Each day that passed felt so long that three days in the "outside" world could fit into one day of my new reality. We rose at 4 AM, had a two hour morning sit, had breakfast and a break, another 3 hour sit, lunch and a rest, a 4 hour sit to a brief "tea time and light fruit" to another 3 hours of lecture and meditation. Some hours were more structured than others giving more guidance, and as the days went on the deeper and deeper the instructions would go. I was so tired the first few days I slept every break possible, wolfing down our simple meals to try to get in as much rest as possible. After the third day a bit of a change took place and I felt more energized, my body still stiff and aching, but I realized I did not need all the sleep I thought I did. I started walking on breaks, becoming more and more aware of the subtle breeze blowing through my pant legs, or the bricks gritty against my bare feet.

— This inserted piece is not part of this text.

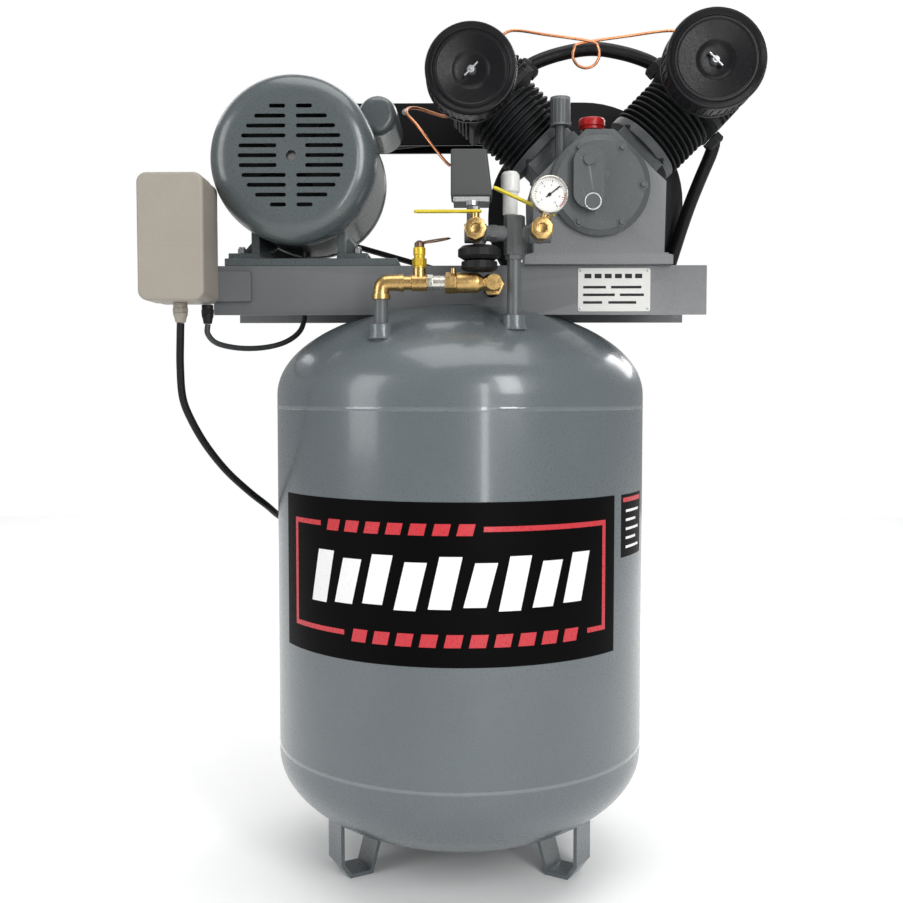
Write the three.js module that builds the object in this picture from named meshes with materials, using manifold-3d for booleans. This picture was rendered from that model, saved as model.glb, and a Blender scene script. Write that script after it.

At times my thoughts raced about going on wild adventures and so far away from the present moment, something I was really trying to to grasp. Being present in this reality. I objectively studied my conscious patters and realized that I do spend sooo much time living in the future. Planning and daydreaming of all I want to experience, but in such a romanticized way. This is not always a bad trait, but we have one precious short life and I would like to enjoy the present for all it has to offer.

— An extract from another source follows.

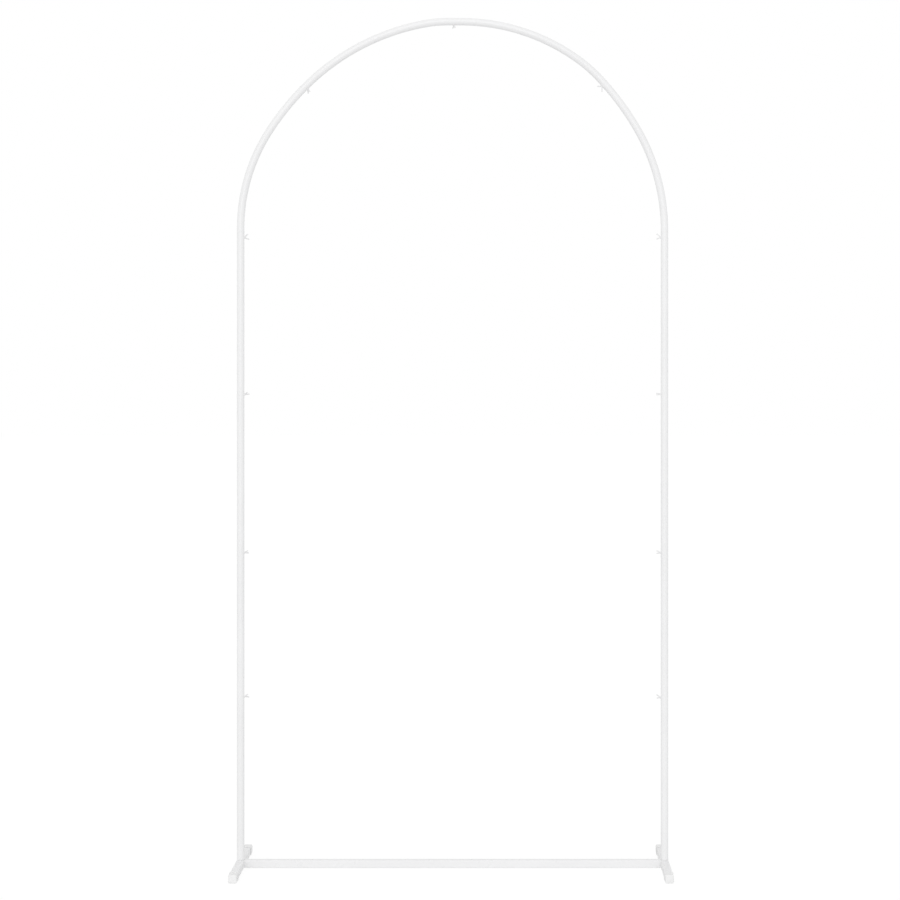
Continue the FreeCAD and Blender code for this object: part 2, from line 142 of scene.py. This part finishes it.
def powder_coat(name, dark, light, smooth, rough):
    """Satin white powder coat: a fine orange peel, with soft changes of tone and gloss."""
    shader = Shader(name)
    shader.tone(shader.noise(scale=9.0, detail=3.0), dark, light)
    shader.vary("Roughness", shader.spread(shader.noise(scale=60.0, detail=3.0), smooth, rough))
    peel = shader.relief(shader.noise(scale=900.0, detail=1.0), rise=0.13 * MM)
    grain = shader.relief(shader.noise(scale=2600.0, detail=1.0), rise=0.02 * MM, under=peel)
    shader.vary("Normal", grain)
    return shader.material


def moulded_plastic(name, dark, light, smooth, rough):
    """Matt white moulded plastic with a fine sparked texture."""
    shader = Shader(name)
    shader.tone(shader.noise(scale=40.0, detail=3.0), dark, light)
    shader.vary("Roughness", shader.spread(shader.noise(scale=150.0), smooth, rough))
    shader.vary("Normal", shader.relief(shader.noise(scale=1800.0), rise=0.03 * MM))
    return shader.material


def bare_steel(name, dark, light, smooth, rough):
    """Plain drawn steel, for what is inside the tubes."""
    shader = Shader(name)
    shader.fix("Metallic", 1.0)
    shader.tone(shader.noise(scale=90.0, detail=3.0), dark, light)
    shader.vary("Roughness", shader.spread(shader.noise(scale=300.0), smooth, rough))
    shader.vary("Normal", shader.relief(shader.noise(scale=1500.0), rise=0.01 * MM))
    return shader.material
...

I was eventually able to calm my mind, focus on present sensations within the body, good and bad, objectively experience them without attachments, cravings or aversions and watch them pass. Dhamma, the universal law of impermanence. Everything changes and if we can learn to accept this law, not get swept up in the highs and lows, but remain equanimous to situations this will in turn lead to a life without drastic miseries, but harmony which will resonate and be beneficial to all beings.
Returning to the real world was quite the trip, a sensory overload spending 3 days in Chiang Mai, quite the bustling little city. I felt and still a bit feel, like a walking ball of vibrating molecules. Bursting into giggles at "ordinary" occurrences, and having great energized chats with friends from the farm I have run into. My sleep schedule is still erratical, I have been waking up between 330AM and 5, tossing and turning, then yes, returning to my morning meditation schedule. I doubt that schedule will last two long, but will relish in it while it does. I have by no means reached the depth of the subconscious that truly frees you from impurities and miseries, but have a new and inspiring technique and truth to apply in my daily life which has already changed how I view so many situations.
Tomorrow I deal with visa extensions which are getting more and more restrictive and EXPENSIVE, then head back to the serenity of Panya and nature!!! 3 days of peace and preparations and 25 + people arrive for the permaculture design course. A very intense 2 weeks in the classroom.